>> START DATA LINES

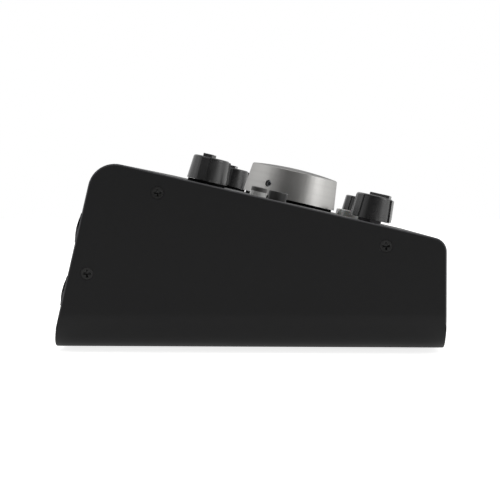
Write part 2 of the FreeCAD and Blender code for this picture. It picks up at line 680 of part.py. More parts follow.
def knob_pointer():
    """Raised pointer that widens from its tail to its nose, with rounded ends."""
    low, tail, nose = KNOB_TOP - POINTER_FOOT, -POINTER_TAIL, KNOB_TOP_RADIUS - POINTER_NOSE
    narrow, wide = (width / 2 for width in POINTER_WIDTHS)
    side = [(tail, low), (nose, low), (nose, POINTER_TOP), (tail, POINTER_TOP)]
    wire = rounded_wire([Vector(x, -wide, h) for x, h in side], [0, 0, POINTER_EDGE, POINTER_EDGE])
    plan = [(tail, -narrow), (nose, -wide), (nose, wide), (tail, narrow)]
    outline = rounded_wire([Vector(x, y, low) for x, y in plan], [POINTER_EDGE] * len(plan))
    ridge = Part.Face(outline).extrude(Z * (POINTER_TOP - low))
    return ridge.common(Part.Face(wire).extrude(Y * 2 * wide))


def make_knob(name):
    bore = SHAFT_RADIUS + BORE_PLAY
    bore_top, hollow_top = KNOB_SHAFT_TOP + SHAFT_TIP_GAP, SMALL_POT["top"] + RECESS_CLEAR
    profile = [
        (0, bore_top),
        (bore, bore_top),
        (bore, hollow_top),
        (KNOB_RECESS_RADIUS, hollow_top),
        (KNOB_RECESS_RADIUS, KNOB_GAP),
        (KNOB_SKIRT_RADIUS, KNOB_GAP),
        (KNOB_TOP_RADIUS, KNOB_TOP),
        (0, KNOB_TOP),
    ]
    knob = turned(profile, [0, 0, 0, 0, 0, 0, KNOB_EDGE, 0])
    ribs = [at(knob_rib(), 0, 0, k * 360 / RIB_COUNT) for k in range(RIB_COUNT)]
    knob = knob.fuse(ribs + [knob_pointer()]).removeSplitter()
    return placed(at(knob, *knob_places()[name], knob_turn(name)), PANEL)


# ---------------------------------------------------------------- push buttons
def button_places():
    """Name of each panel button: across, along and its sizes."""
    names = ("monitor_select_button", "mono_button", "dim_button", "talkback_button")
    places = {}
    for k, name in enumerate(names):
        x = (k - (len(names) - 1) / 2) * MODE_BUTTON_PITCH
        places[name] = (x, MODE_BUTTON["along"], MODE_BUTTON)
    for side, sign in (("left", -1), ("right", 1)):
        for name, sizes in (("mute_button_", MUTE_BUTTON), ("cue_button_", CUE_BUTTON)):
            places[name + side] = (sign * (WIDTH / 2 - sizes["inset"]), sizes["along"], sizes)
    return places


def switch_top():
    return BOARD_TOP + SWITCH_HEIGHT


def button_solid(sizes, stem_foot):
    """Cap with a rounded edge, flange under the sheet and the stem that works the switch."""
    radius, top = sizes["radius"], sizes["top"]
    flange_top = -SHEET - BUTTON_FLANGE_GAP
    flange_low = flange_top - BUTTON_FLANGE_HEIGHT
    flange = radius + BUTTON_FLANGE
    profile = [
        (0, stem_foot),
        (STEM_RADIUS, stem_foot),
        (STEM_RADIUS, flange_low),
        (flange, flange_low),
        (flange, flange_top),
        (radius, flange_top),
        (radius, top),
        (0, top),
    ]
    return turned(profile, [0, 0, 0, 0, 0, 0, sizes["edge"], 0])


def panel_button(name, above=None, below=None):
    """A button, or only its part above or below a height."""
    x, along, sizes = button_places()[name]
    solid = button_solid(sizes, switch_top() - STEM_IN_SWITCH)
    if above is not None:
        waist = rod(0, 0, above, sizes["top"], sizes["radius"] - CUE_CAP_STEP)
        solid = solid.common(waist)
    if below is not None:
        solid = solid.common(rod(0, 0, BOARD_TOP, below, 2 * sizes["radius"]))
    return placed(at(solid, x, along), PANEL)


def switch_body():
    body = box(0, 0, BOARD_TOP, switch_top(), 2 * SWITCH_HALF, 2 * SWITCH_HALF)
    return body.cut(rod(0, 0, switch_top() - SWITCH_WELL, switch_top(), STEM_RADIUS + STEM_PLAY))


def make_button_switches():
    return [placed(at(switch_body(), x, y), PANEL) for x, y, _ in button_places().values()]


def make_button_lamps():
    sx, sy, height = LED_SIZE
    lamp = box(0, LED_OFFSET, BOARD_TOP, BOARD_TOP + height, sx, sy)
    return [placed(at(lamp, x, y), PANEL) for x, y, _ in button_places().values()]


def mic_place():
    x, along, _ = button_places()["talkback_button"]
    return (x, along - MIC_AHEAD)


def make_talkback_mic():
    radius, height = MIC
    return placed(rod(*mic_place(), BOARD_TOP, BOARD_TOP + height, radius), PANEL)


# ---------------------------------------------------------------- connectors
def rear_jack_places():
    """Jack axes on the rear face, in its local frame."""
    first = WIDTH / 2 - REAR_JACK_INSET
    columns = [first - k * REAR_JACK_PITCH for k in range(REAR_JACK_COLUMNS)]
    return [(x, -row) for row in (UPPER_ROW, LOWER_ROW) for x in columns]


def phones_jack_places():
    return [(-PHONES_JACK_X, PHONES_JACK_HEIGHT), (PHONES_JACK_X, PHONES_JACK_HEIGHT)]


def jack_solid():
    sx, sy, _ = JACK_BODY
    body = box(0, 0, JACK_END, -SHEET, sx, sy).fuse(rod(0, 0, -SHEET, JACK_PROUD, JACK_BUSHING))
    return body.cut(rod(0, 0, JACK_END + JACK_BLIND, JACK_PROUD, PLUG_HOLE))


def jack_nut():
    wall, height = JACK_NUT
    return hex_bar(0, 0, 0, height, JACK_BUSHING + wall).cut(rod(0, 0, 0, height, JACK_BUSHING))


def set_on(where, shape, places):
    return [placed(at(shape, x, y), where) for x, y in places]


def make_usb_socket():
    sx, sy = USB_SHELL
    low = -LOWER_ROW
    half_x, half_y = sx / 2, sy / 2
    points = [(-half_x, -half_y), (half_x, -half_y), (half_x, half_y - USB_CHAMFER), (half_x - USB_CHAMFER, half_y)]
    points += [(-x, y) for x, y in reversed(points[2:])]
    outline = [Vector(x - USB_X, y + low, JACK_END) for x, y in points]
    body = Part.Face(Part.makePolygon(outline + outline[:1])).extrude(Z * (SOCKET_PROUD - JACK_END))
    mouth = box(-USB_X, low, SOCKET_PROUD - USB_DEPTH, SOCKET_PROUD, *USB_MOUTH)
    return placed(body.cut(mouth), REAR)


def make_usb_tongue():
    low, high = SOCKET_PROUD - USB_DEPTH, SOCKET_PROUD - USB_TONGUE_BACK
    return placed(box(-USB_X, -LOWER_ROW, low, high, *USB_TONGUE), REAR)


def make_power_inlet():
    side = 2 * INLET_HALF
    body = box(-INLET_X, -LOWER_ROW, JACK_END, SOCKET_PROUD, side, side)
    hole = rod(-INLET_X, -LOWER_ROW, SOCKET_PROUD - INLET_DEPTH, SOCKET_PROUD, INLET_RADIUS)
    return placed(body.cut(hole), REAR)


def make_power_inlet_pin():
    low, high = SOCKET_PROUD - INLET_DEPTH, SOCKET_PROUD - INLET_PIN_BACK
    return placed(rod(-INLET_X, -LOWER_ROW, low, high, INLET_PIN), REAR)


def make_power_button():
    solid = button_solid(POWER_BUTTON, -POWER_SWITCH_FRONT - STEM_IN_SWITCH)
    return placed(at(solid, -POWER_X, -LOWER_ROW), REAR)


def make_power_switch():
    side = 2 * POWER_SWITCH_HALF
    body = box(0, 0, JACK_END, -POWER_SWITCH_FRONT, side, side)
    well = rod(0, 0, -POWER_SWITCH_FRONT - POWER_WELL, -POWER_SWITCH_FRONT, STEM_RADIUS + STEM_PLAY)
    return placed(at(body.cut(well), -POWER_X, -LOWER_ROW), REAR)


# ---------------------------------------------------------------- assembly
def make_nodes():
    """Every node of the assembly: its name and its solids."""
    nodes = {
        "base_shell": make_base_shell(),
        "wrap_cover": make_wrap_cover(),
        "rear_panel": make_rear_panel(),
        "side_screws": make_side_screws(),
        "clinch_nuts": make_clinch_nuts(),
        "rubber_feet": make_feet(),
        "main_board": make_main_board(),
        "board_spacers": make_board_spacers(),
        "board_screws": make_board_screws(),
        "op_amp_chips": under_board(CHIP, CHIP_AT),
        "relays": under_board(RELAY, RELAY_AT),
        "capacitors": make_capacitors(),
        "main_pot": placed(at(pot_body(MAIN_POT), *DIAL_AT), PANEL),
        "main_pot_washer": placed(at(pot_washer(MAIN_POT), *DIAL_AT), PANEL),
        "main_pot_nut": placed(at(pot_nut(MAIN_POT), *DIAL_AT), PANEL),
        "dial_seat_ring": make_dial_seat_ring(),
        "knob_seat_rings": make_knob_seat_rings(),
        "level_pots": on_knobs(pot_body(SMALL_POT)),
        "level_pot_washers": on_knobs(pot_washer(SMALL_POT)),
        "level_pot_nuts": on_knobs(pot_nut(SMALL_POT)),
        "button_switches": make_button_switches(),
        "button_lamps": make_button_lamps(),
        "talkback_mic": make_talkback_mic(),
        "rear_board": make_rear_board(),
        "rear_jacks": set_on(REAR, jack_solid(), rear_jack_places()),
        "rear_jack_nuts": set_on(REAR, jack_nut(), rear_jack_places()),
        "phones_board": make_phones_board(),
        "phones_jacks": set_on(FRONT, jack_solid(), phones_jack_places()),
        "phones_jack_nuts": set_on(FRONT, jack_nut(), phones_jack_places()),
        "usb_socket": make_usb_socket(),
        "usb_tongue": make_usb_tongue(),
        "power_inlet": make_power_inlet(),
        "power_inlet_pin": make_power_inlet_pin(),
        "power_switch": make_power_switch(),
        "power_button": make_power_button(),
        "ribbon_headers": make_ribbon_headers(),
        "rear_ribbon": make_rear_ribbon(),
        "phones_ribbon": make_phones_ribbon(),
        "main_dial": make_dial(),
        "dial_set_screw": make_dial_set_screw(),
        "main_pot_shaft": placed(at(shaft(DIAL_SHAFT_TOP), *DIAL_AT), PANEL),
    }
    for name, place in knob_places().items():
        nodes["knob_" + name] = make_knob(name)
        nodes["shaft_" + name] = placed(at(shaft(KNOB_SHAFT_TOP), *place), PANEL)
    for name in button_places():
        if name.startswith("cue"):
            nodes[name + "_cap"] = panel_button(name, above=CUE_CAP_FOOT)
            nodes[name + "_collar"] = panel_button(name, below=CUE_CAP_FOOT)
        else:
            nodes[name] = panel_button(name)
    return nodes


def main():
    os.makedirs("parts", exist_ok=True)
    for name, made in make_nodes().items():
        solids = [s for shape in (made if isinstance(made, list) else [made]) for s in shape.Solids]
        shape = solids[0] if len(solids) == 1 else Part.makeCompound(solids)
        shape.exportStep("parts/" + name + ".step")
        print(name, len(solids), "valid" if shape.isValid() else "NOT VALID", round(shape.Volume, 1))


main()
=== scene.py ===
import json
import math

import bmesh
import bpy
from mathutils import Matrix, Vector, kdtree

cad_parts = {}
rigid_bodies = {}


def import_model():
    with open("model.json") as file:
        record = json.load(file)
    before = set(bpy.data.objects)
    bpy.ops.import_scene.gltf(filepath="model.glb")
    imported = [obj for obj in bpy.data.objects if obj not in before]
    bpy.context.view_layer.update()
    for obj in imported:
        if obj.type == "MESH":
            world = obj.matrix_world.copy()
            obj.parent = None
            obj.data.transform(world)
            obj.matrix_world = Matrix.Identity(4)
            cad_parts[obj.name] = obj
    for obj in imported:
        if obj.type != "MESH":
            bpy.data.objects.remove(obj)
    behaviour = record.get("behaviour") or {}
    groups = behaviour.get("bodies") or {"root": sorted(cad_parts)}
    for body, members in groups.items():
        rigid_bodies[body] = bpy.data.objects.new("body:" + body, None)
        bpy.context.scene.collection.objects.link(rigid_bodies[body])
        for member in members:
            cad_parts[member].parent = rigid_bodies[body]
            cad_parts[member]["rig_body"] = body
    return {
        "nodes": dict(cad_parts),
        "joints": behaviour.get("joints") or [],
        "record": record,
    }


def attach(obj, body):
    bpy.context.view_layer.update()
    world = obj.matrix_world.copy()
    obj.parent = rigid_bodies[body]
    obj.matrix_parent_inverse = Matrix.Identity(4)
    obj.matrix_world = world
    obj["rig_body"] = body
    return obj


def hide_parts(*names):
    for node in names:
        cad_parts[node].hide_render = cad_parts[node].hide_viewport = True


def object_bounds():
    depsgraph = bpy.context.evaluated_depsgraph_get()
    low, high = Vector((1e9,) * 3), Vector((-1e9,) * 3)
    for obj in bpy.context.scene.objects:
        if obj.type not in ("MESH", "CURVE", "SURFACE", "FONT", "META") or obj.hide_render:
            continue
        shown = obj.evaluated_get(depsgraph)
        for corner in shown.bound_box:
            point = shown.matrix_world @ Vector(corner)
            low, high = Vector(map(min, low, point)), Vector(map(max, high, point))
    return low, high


bl_info = {
    "name": "Studio monitor controller",
    "version": (1, 0, 0),
    "blender": (4, 5, 0),
    "location": "View3D > Sidebar > Controller",
    "description": "Finishes, printed scales and stage of a desktop monitor controller",
    "category": "Object",
}

MM = 0.001
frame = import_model()
CAD_BOX = [list(corner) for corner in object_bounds()]
JOINTS = {joint["name"]: joint for joint in frame["joints"]}
PORTS = {mount["name"]: mount for mount in frame["record"]["mounts"]}

# ---------------------------------------------------------------- the faces' own frames
ACROSS = Vector((1, 0, 0))
DIAL_CENTRE = Vector(JOINTS["dial_turn"]["pos_m"])
PANEL_OUT = -Vector(JOINTS["dial_turn"]["axis"]).normalized()
PANEL_TILT = math.atan2(-PANEL_OUT.y, PANEL_OUT.z)
REAR_OUT = -Vector(JOINTS["power_button_press"]["axis"]).normalized()
FRONT_OUT = Vector((0, -1, 0))

# ---------------------------------------------------------------- the parts' own measures
KNOBS = ("front_left", "front_right", "rear_left", "rear_right")
MODE_BUTTONS = ("monitor_select_button", "mono_button", "dim_button", "talkback_button")
# Heights are over the panel, and lengths on the dial and knobs run outward from their axis.
# Above these heights the dial's crown is painted darker, a painted dark reflection.
SHADED_CROWN_START, SHADED_CROWN_FULL = 15.6 * MM, 15.9 * MM
GROOVE_NEAR, GROOVE_FAR, GROOVE_WIDTH = 13.52 * MM, 19.48 * MM, 0.96 * MM
ENAMEL_BASE, ENAMEL_DEPTH = 15.7 * MM, 0.15 * MM
POINTER_NEAR, POINTER_FAR, POINTER_WIDTH = 0.8 * MM, 6.0 * MM, 0.7 * MM
POINTER_TOP, POINTER_INK = 13.05 * MM, 0.02 * MM
# Felt rings that rise into the gaps under the dial and the rear knobs: a dark filler that stands in for
# the shade in those gaps.
DIAL_GAP_FILLER = (20.5 * MM, 22.0 * MM)
KNOB_GAP_FILLER = (7.3 * MM, 8.3 * MM)
GAP_FILLER_BASE, GAP_FILLER_TOP = 1.0 * MM, 1.25 * MM
# Places across and up where the base shell's long rim faces are split, clear of its bends.
RIM_SPLITS = (-80 * MM, 0.0, 80 * MM)
BEND_TOP = 20 * MM

# ---------------------------------------------------------------- how meshes are made
WELD, INK_WELD = 0.001 * MM, 0.0005 * MM
FLAT_ANGLE, SHARP_ANGLE = math.radians(0.4), math.radians(35)
# How near an edge has to be to another node's corner to lie against it.
BESIDE = 1.0 * MM
# Share of the bevel's width on edges where a thin sheet has room for no more.
NARROWED = 0.33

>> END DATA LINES

## WHAT YOU HAVE TO DO
Please reproduce exactly the lines above, beginning with the first and ending with the line that contains "placed(at(knob, *knob_places()[name], knob_turn(name)), PANEL)", and include nothing outside that range.

## RESULT OF THE EXERCISE
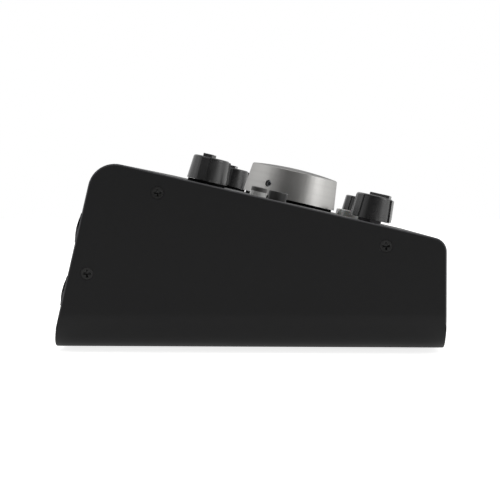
Write part 2 of the FreeCAD and Blender code for this picture. It picks up at line 680 of part.py. More parts follow.
def knob_pointer():
    """Raised pointer that widens from its tail to its nose, with rounded ends."""
    low, tail, nose = KNOB_TOP - POINTER_FOOT, -POINTER_TAIL, KNOB_TOP_RADIUS - POINTER_NOSE
    narrow, wide = (width / 2 for width in POINTER_WIDTHS)
    side = [(tail, low), (nose, low), (nose, POINTER_TOP), (tail, POINTER_TOP)]
    wire = rounded_wire([Vector(x, -wide, h) for x, h in side], [0, 0, POINTER_EDGE, POINTER_EDGE])
    plan = [(tail, -narrow), (nose, -wide), (nose, wide), (tail, narrow)]
    outline = rounded_wire([Vector(x, y, low) for x, y in plan], [POINTER_EDGE] * len(plan))
    ridge = Part.Face(outline).extrude(Z * (POINTER_TOP - low))
    return ridge.common(Part.Face(wire).extrude(Y * 2 * wide))


def make_knob(name):
    bore = SHAFT_RADIUS + BORE_PLAY
    bore_top, hollow_top = KNOB_SHAFT_TOP + SHAFT_TIP_GAP, SMALL_POT["top"] + RECESS_CLEAR
    profile = [
        (0, bore_top),
        (bore, bore_top),
        (bore, hollow_top),
        (KNOB_RECESS_RADIUS, hollow_top),
        (KNOB_RECESS_RADIUS, KNOB_GAP),
        (KNOB_SKIRT_RADIUS, KNOB_GAP),
        (KNOB_TOP_RADIUS, KNOB_TOP),
        (0, KNOB_TOP),
    ]
    knob = turned(profile, [0, 0, 0, 0, 0, 0, KNOB_EDGE, 0])
    ribs = [at(knob_rib(), 0, 0, k * 360 / RIB_COUNT) for k in range(RIB_COUNT)]
    knob = knob.fuse(ribs + [knob_pointer()]).removeSplitter()
    return placed(at(knob, *knob_places()[name], knob_turn(name)), PANEL)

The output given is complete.